Dataset records

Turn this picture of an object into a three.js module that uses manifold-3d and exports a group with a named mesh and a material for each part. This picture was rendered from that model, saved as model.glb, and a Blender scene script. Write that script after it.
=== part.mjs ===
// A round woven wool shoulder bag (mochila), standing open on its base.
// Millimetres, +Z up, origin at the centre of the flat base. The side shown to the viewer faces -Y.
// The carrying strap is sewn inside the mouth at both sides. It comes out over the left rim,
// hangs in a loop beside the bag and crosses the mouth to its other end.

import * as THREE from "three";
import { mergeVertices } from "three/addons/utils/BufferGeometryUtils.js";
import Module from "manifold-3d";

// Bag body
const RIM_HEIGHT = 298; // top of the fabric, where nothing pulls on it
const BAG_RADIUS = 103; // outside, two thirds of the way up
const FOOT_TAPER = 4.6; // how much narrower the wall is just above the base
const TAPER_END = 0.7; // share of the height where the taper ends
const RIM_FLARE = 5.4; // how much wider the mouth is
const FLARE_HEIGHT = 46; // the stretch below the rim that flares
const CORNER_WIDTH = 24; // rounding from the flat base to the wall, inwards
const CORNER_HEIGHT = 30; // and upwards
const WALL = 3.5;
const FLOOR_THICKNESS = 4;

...

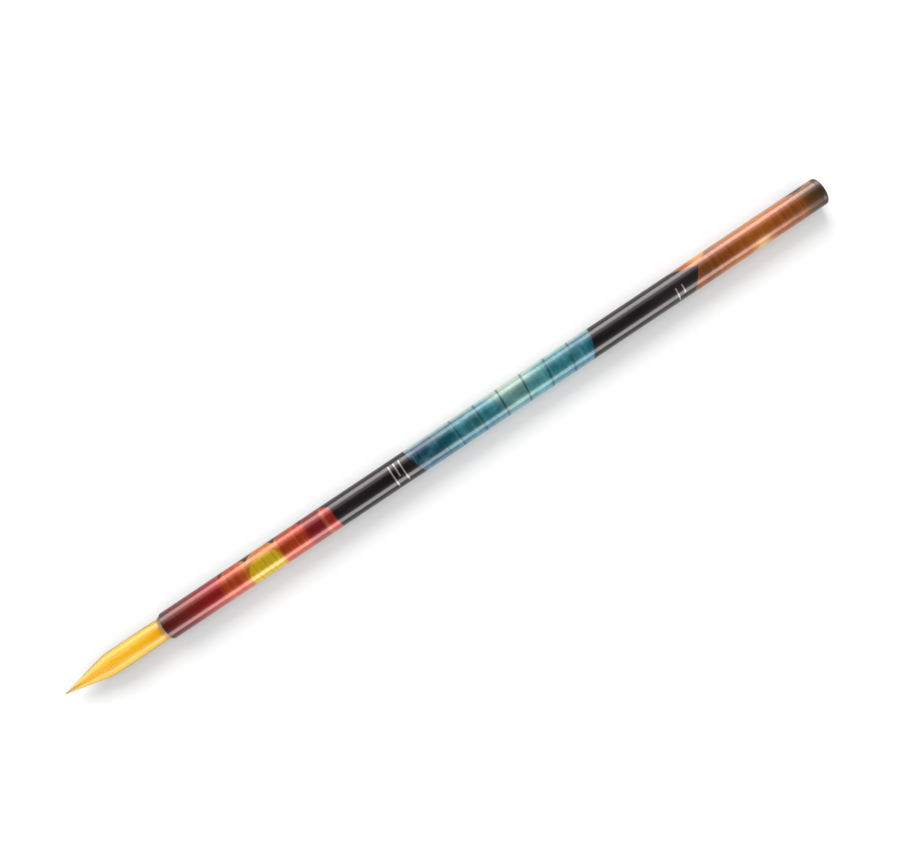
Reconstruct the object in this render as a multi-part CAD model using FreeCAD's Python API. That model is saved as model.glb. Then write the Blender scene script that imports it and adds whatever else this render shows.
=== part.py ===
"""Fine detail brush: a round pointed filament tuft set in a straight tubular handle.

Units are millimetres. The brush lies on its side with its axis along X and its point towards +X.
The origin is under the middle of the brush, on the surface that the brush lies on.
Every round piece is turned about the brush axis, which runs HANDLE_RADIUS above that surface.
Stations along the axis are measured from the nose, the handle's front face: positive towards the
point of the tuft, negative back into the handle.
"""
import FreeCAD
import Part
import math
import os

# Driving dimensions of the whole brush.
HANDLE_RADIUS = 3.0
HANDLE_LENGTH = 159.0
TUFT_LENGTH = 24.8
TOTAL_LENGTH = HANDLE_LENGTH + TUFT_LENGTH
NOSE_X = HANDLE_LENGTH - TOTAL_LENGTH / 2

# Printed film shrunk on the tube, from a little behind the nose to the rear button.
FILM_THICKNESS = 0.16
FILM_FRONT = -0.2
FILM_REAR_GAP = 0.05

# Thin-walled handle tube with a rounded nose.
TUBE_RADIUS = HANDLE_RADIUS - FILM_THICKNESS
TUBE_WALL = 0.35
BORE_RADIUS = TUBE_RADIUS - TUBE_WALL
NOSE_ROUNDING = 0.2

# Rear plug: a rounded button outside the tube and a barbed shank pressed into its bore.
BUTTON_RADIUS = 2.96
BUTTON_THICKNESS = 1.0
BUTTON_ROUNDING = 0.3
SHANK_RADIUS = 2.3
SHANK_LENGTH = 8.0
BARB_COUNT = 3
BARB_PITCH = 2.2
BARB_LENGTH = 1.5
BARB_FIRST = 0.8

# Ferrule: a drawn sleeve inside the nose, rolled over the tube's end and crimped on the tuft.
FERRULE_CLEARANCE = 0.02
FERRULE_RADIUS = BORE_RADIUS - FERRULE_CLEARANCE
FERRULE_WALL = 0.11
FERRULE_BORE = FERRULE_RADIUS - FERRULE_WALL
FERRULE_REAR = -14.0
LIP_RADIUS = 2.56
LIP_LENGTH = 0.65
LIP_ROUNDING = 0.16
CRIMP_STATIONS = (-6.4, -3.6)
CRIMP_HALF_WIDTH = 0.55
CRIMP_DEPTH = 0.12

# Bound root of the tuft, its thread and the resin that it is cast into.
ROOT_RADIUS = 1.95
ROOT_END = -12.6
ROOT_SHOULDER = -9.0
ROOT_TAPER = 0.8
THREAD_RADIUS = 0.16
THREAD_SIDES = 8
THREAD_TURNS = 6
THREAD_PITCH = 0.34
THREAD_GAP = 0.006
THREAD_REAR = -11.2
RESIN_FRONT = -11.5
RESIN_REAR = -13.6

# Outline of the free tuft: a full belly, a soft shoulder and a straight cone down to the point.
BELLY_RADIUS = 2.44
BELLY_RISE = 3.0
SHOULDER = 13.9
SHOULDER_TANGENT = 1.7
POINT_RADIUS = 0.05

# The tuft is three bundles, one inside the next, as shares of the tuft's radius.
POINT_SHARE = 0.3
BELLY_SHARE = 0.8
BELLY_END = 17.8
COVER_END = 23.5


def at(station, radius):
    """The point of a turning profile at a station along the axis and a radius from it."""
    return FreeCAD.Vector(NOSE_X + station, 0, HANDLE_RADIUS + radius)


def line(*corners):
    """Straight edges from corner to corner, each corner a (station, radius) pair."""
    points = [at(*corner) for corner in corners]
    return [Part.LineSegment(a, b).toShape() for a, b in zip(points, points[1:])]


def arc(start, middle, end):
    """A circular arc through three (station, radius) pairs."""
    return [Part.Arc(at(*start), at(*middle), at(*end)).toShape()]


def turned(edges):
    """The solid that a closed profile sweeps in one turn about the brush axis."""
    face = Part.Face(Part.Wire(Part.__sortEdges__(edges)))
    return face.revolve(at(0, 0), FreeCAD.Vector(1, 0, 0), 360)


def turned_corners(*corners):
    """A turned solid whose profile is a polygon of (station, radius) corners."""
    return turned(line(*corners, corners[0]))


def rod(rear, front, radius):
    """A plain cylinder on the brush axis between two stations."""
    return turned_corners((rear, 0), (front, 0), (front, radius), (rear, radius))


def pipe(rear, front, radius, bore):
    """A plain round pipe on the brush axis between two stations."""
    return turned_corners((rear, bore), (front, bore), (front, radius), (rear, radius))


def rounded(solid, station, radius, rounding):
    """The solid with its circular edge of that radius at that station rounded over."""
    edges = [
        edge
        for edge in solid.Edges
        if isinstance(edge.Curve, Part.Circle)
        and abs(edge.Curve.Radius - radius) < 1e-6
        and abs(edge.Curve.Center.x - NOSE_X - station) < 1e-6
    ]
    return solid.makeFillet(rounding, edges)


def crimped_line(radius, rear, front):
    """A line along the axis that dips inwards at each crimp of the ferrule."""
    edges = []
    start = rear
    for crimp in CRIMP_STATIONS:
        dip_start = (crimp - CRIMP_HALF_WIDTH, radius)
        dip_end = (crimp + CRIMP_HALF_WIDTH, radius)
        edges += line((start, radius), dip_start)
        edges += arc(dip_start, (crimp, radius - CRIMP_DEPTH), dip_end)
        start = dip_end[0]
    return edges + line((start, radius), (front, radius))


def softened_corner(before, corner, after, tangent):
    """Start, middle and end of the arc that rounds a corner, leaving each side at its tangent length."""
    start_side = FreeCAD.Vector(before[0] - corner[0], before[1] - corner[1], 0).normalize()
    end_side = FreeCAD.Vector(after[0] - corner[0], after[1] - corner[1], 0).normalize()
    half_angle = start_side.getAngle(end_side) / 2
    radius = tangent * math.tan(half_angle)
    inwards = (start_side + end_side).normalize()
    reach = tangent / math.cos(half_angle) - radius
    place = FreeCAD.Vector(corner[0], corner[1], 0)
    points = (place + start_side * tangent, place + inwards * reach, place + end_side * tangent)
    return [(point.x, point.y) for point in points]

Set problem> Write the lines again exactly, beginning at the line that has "Reconstruct the object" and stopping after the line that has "CRIMP_DEPTH = 0.12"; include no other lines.

Task answer>
Reconstruct the object in this render as a multi-part CAD model using FreeCAD's Python API. That model is saved as model.glb. Then write the Blender scene script that imports it and adds whatever else this render shows.
=== part.py ===
"""Fine detail brush: a round pointed filament tuft set in a straight tubular handle.

Units are millimetres. The brush lies on its side with its axis along X and its point towards +X.
The origin is under the middle of the brush, on the surface that the brush lies on.
Every round piece is turned about the brush axis, which runs HANDLE_RADIUS above that surface.
Stations along the axis are measured from the nose, the handle's front face: positive towards the
point of the tuft, negative back into the handle.
"""
import FreeCAD
import Part
import math
import os

# Driving dimensions of the whole brush.
HANDLE_RADIUS = 3.0
HANDLE_LENGTH = 159.0
TUFT_LENGTH = 24.8
TOTAL_LENGTH = HANDLE_LENGTH + TUFT_LENGTH
NOSE_X = HANDLE_LENGTH - TOTAL_LENGTH / 2

# Printed film shrunk on the tube, from a little behind the nose to the rear button.
FILM_THICKNESS = 0.16
FILM_FRONT = -0.2
FILM_REAR_GAP = 0.05

# Thin-walled handle tube with a rounded nose.
TUBE_RADIUS = HANDLE_RADIUS - FILM_THICKNESS
TUBE_WALL = 0.35
BORE_RADIUS = TUBE_RADIUS - TUBE_WALL
NOSE_ROUNDING = 0.2

# Rear plug: a rounded button outside the tube and a barbed shank pressed into its bore.
BUTTON_RADIUS = 2.96
BUTTON_THICKNESS = 1.0
BUTTON_ROUNDING = 0.3
SHANK_RADIUS = 2.3
SHANK_LENGTH = 8.0
BARB_COUNT = 3
BARB_PITCH = 2.2
BARB_LENGTH = 1.5
BARB_FIRST = 0.8

# Ferrule: a drawn sleeve inside the nose, rolled over the tube's end and crimped on the tuft.
FERRULE_CLEARANCE = 0.02
FERRULE_RADIUS = BORE_RADIUS - FERRULE_CLEARANCE
FERRULE_WALL = 0.11
FERRULE_BORE = FERRULE_RADIUS - FERRULE_WALL
FERRULE_REAR = -14.0
LIP_RADIUS = 2.56
LIP_LENGTH = 0.65
LIP_ROUNDING = 0.16
CRIMP_STATIONS = (-6.4, -3.6)
CRIMP_HALF_WIDTH = 0.55
CRIMP_DEPTH = 0.12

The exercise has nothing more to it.